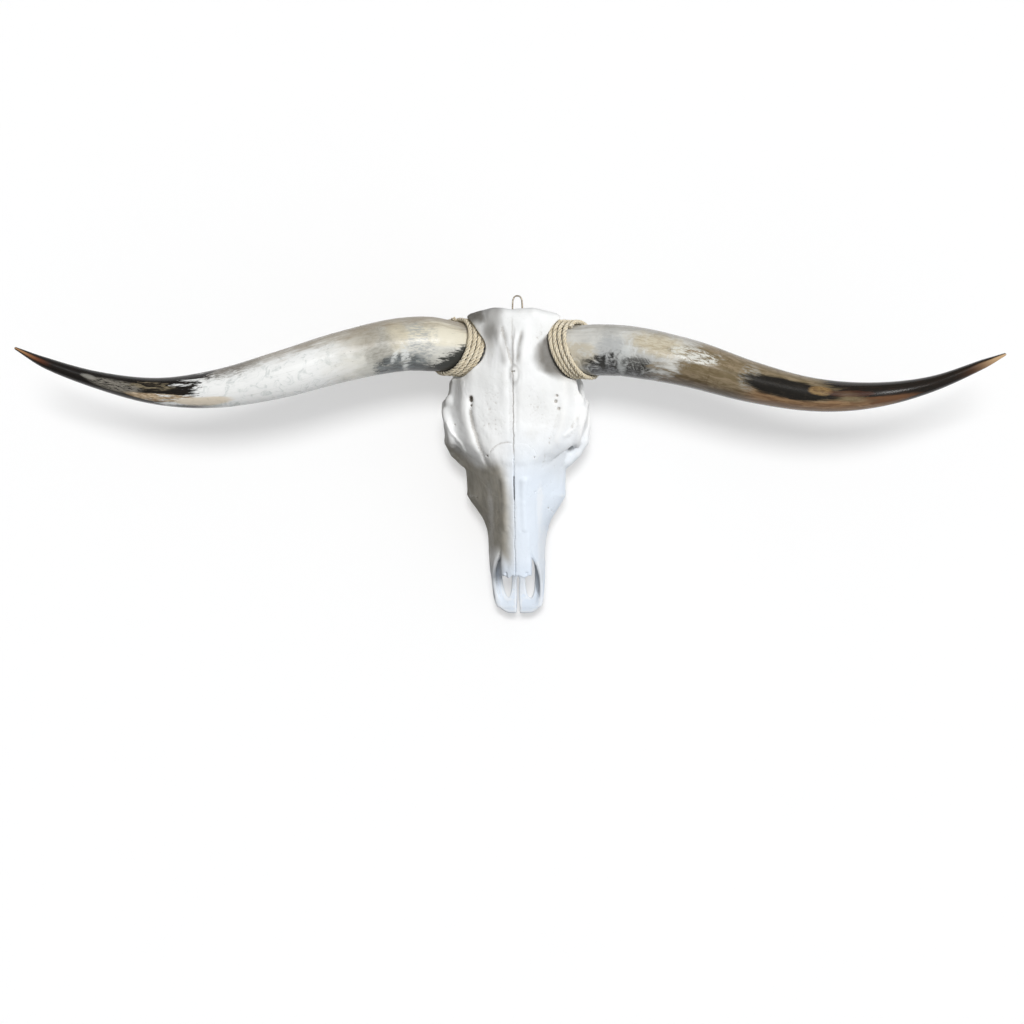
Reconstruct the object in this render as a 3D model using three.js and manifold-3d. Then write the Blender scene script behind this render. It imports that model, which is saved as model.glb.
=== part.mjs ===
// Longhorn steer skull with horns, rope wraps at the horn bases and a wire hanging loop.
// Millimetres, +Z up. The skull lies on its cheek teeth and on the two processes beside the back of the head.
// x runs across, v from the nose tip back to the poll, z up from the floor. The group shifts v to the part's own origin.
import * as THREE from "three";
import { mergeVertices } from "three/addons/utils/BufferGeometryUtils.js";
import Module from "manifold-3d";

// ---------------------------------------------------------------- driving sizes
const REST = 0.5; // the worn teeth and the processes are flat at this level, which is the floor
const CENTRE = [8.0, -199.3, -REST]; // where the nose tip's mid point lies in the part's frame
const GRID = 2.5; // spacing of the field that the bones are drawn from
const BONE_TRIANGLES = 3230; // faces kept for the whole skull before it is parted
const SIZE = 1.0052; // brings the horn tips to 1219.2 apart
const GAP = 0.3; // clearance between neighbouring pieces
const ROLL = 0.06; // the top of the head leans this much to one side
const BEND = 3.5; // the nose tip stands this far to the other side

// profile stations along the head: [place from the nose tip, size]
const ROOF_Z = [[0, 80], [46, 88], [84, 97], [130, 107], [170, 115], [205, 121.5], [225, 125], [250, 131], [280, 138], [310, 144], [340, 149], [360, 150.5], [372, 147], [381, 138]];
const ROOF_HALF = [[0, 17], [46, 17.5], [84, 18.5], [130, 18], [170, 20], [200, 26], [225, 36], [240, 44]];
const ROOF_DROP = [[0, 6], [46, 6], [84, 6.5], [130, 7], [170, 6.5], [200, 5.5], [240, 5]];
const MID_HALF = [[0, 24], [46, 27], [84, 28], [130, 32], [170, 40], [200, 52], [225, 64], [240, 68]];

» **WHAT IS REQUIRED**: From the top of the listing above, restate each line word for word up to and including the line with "const BEND = 3.5;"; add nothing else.

» **CORRECT RESPONSE**:
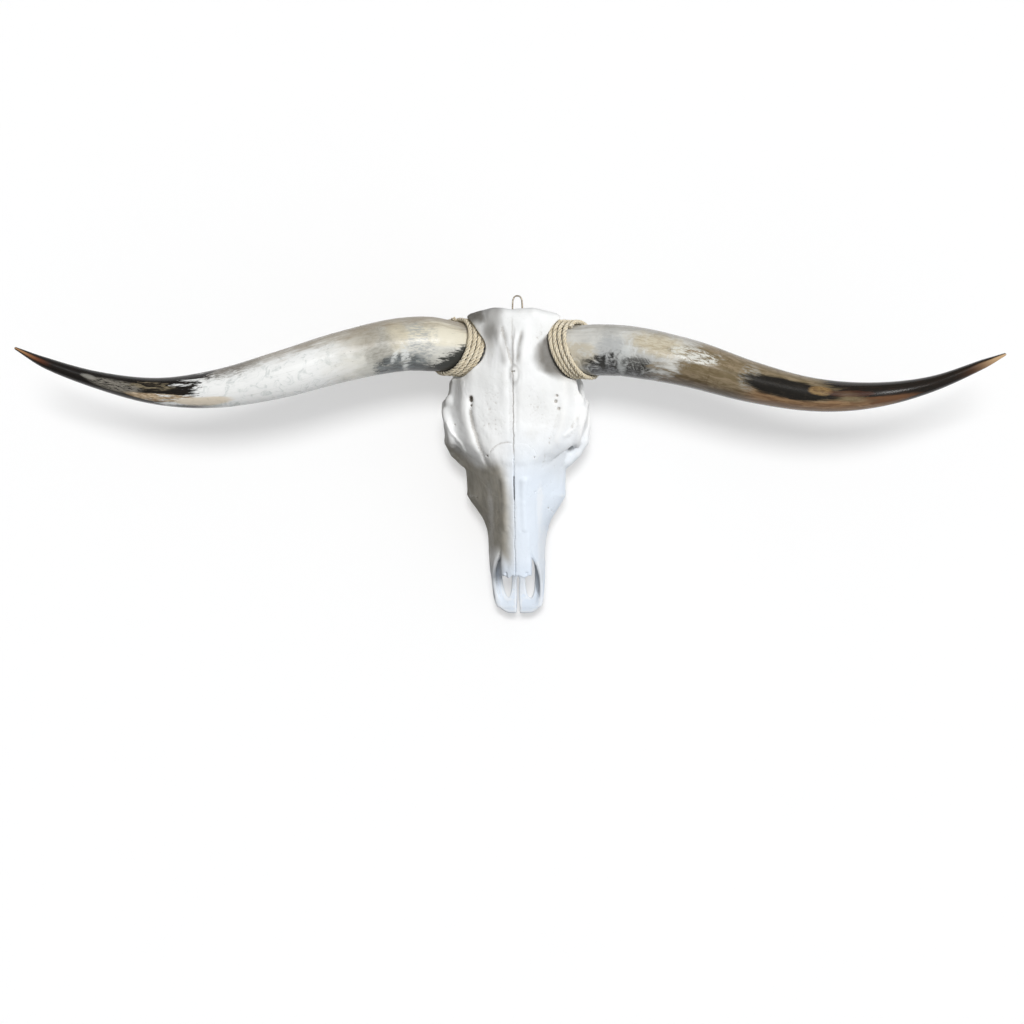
Reconstruct the object in this render as a 3D model using three.js and manifold-3d. Then write the Blender scene script behind this render. It imports that model, which is saved as model.glb.
=== part.mjs ===
// Longhorn steer skull with horns, rope wraps at the horn bases and a wire hanging loop.
// Millimetres, +Z up. The skull lies on its cheek teeth and on the two processes beside the back of the head.
// x runs across, v from the nose tip back to the poll, z up from the floor. The group shifts v to the part's own origin.
import * as THREE from "three";
import { mergeVertices } from "three/addons/utils/BufferGeometryUtils.js";
import Module from "manifold-3d";

// ---------------------------------------------------------------- driving sizes
const REST = 0.5; // the worn teeth and the processes are flat at this level, which is the floor
const CENTRE = [8.0, -199.3, -REST]; // where the nose tip's mid point lies in the part's frame
const GRID = 2.5; // spacing of the field that the bones are drawn from
const BONE_TRIANGLES = 3230; // faces kept for the whole skull before it is parted
const SIZE = 1.0052; // brings the horn tips to 1219.2 apart
const GAP = 0.3; // clearance between neighbouring pieces
const ROLL = 0.06; // the top of the head leans this much to one side
const BEND = 3.5; // the nose tip stands this far to the other side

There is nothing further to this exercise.